We gather from the report of discussions that the Prince Edward Island delegates hesitated from the beginning to enter a union where their province would necessarily have so small a numerical representation--one of the main objections which subsequently operated against the island coming into the confederation. With respect to education we see that it was Mr., afterwards Sir, Alexander Galt, who was responsible for the provision in the constitution which gives the general government and parliament a certain control over provincial legislation in case the rights of a Protestant or a Roman Catholic minority are prejudicially affected.

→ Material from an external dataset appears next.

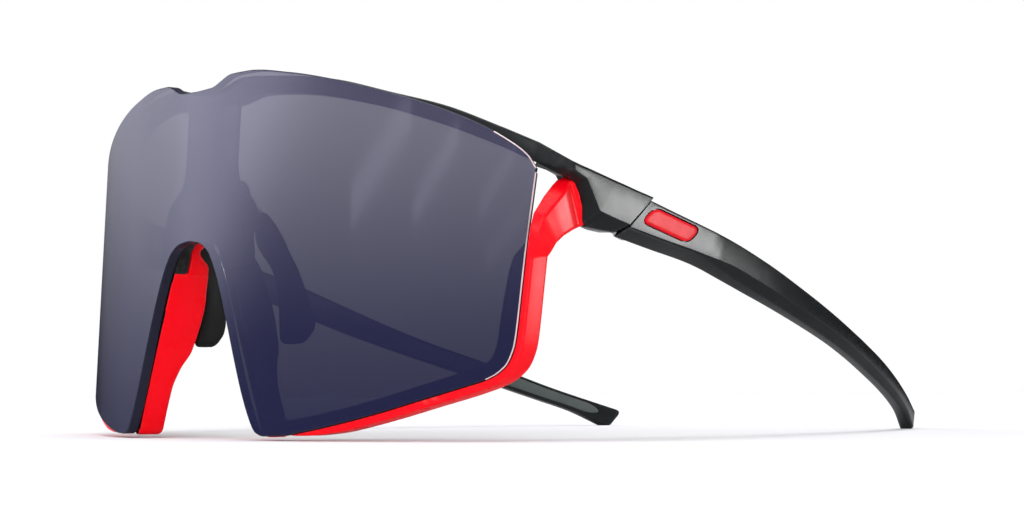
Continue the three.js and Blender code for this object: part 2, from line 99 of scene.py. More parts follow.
def through(points):
    """A monotone cubic curve through points, as a function of the first value; works on arrays."""
    x, y = np.array(points, float).T
    slope = np.diff(y) / np.diff(x)
    before = np.concatenate([slope[:1], slope])
    after = np.concatenate([slope, slope[-1:]])
    product = before * after
    total = np.where(product > 0, before + after, 1.0)
    tangent = np.where(product > 0, 2 * product / total, 0.0)

    def value(at):
        at = np.asarray(at, float)
        i = np.clip(np.searchsorted(x, at, side="right") - 1, 0, len(x) - 2)
        width = x[i + 1] - x[i]
        t = np.clip((at - x[i]) / width, 0, 1)
        rise = t * t * (3 - 2 * t)
        bend = tangent[i] * t * (1 - t) ** 2 - tangent[i + 1] * t * t * (1 - t)
        return y[i] * (1 - rise) + y[i + 1] * rise + bend * width

    return value


def on_lens(x, z, depth=0.0):
    """A point of the lens's cylinder, depth behind its outer surface."""
    turn = math.asin(x / LENS_RADIUS)
    reach = LENS_RADIUS - depth
    return np.array([reach * math.sin(turn), LENS_RADIUS - reach * math.cos(turn) + z * LEAN, z])


def spread(*stretches):
    """Stations along an axis: each stretch is its start, end and count."""
    return np.unique(np.round(np.concatenate([np.linspace(*stretch) for stretch in stretches]), 6))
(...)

The minutes on this point are defective, but we have the original motion on the subject, and a note of Sir John Macdonald himself that it was passed, with the assent of all the provinces, at the subsequent London conference in 1867. The majority of the delegates appear from the outset to have supported strenuously the principle which lies at the basis of the confederation, that all powers not expressly reserved to the provinces should appertain to the general government, as against the opposite principle, which, as Sir John Macdonald pointed out, had led to great difficulties in the working of the federal system in the United States. Sir John Macdonald also, with his usual sagacity, showed that, in all cases of conflict of jurisdiction, recourse would be necessarily made to the courts, as was the practice even then whenever there was a conflict between imperial and Canadian statutes.

Addresses to the Queen embodying the Quebec resolutions were submitted to the legislature of Canada during the winter of 1865, and passed in both houses by large majorities after a very full discussion of the merits of the scheme. The opposition in the assembly came chiefly from Mr. Antoine A. Dorion, Mr. Luther H. Holton, Mr. Dunkin, Mr. Lucius Seth Huntington, Mr. John Sandfield Macdonald, and other able Liberals who were not disposed to follow Mr. Brown and his two colleagues in their patriotic abandonment of "partyism."

The vote on the address was, in the council--Contents 45, Non-contents 15. In the assembly it stood--Yeas 91, Nays 33. The minority in the assembly comprised 25 out of 65 representatives of French Canada, and only 8 out of the 65 from Upper Canada. With the speaker in the chair there were only 5 members absent on the taking of the final vote.

Efforts were made both in the council and assembly to obtain an unequivocal expression of public opinion at the polls before the address was submitted to the imperial government for final action. It was argued with much force that the legislature had had no special mandate from the people to carry out so vital a change in the political condition of the provinces, but this argument had relatively little weight in either house in view of the dominant public sentiment which, as it was obvious to the most superficial observer, existed in the valley of the St. Lawrence in favour of a scheme which seemed certain to settle the difficulties so long in the way of stable government, and offered so many auspicious auguries for the development of the provinces embraced in federation.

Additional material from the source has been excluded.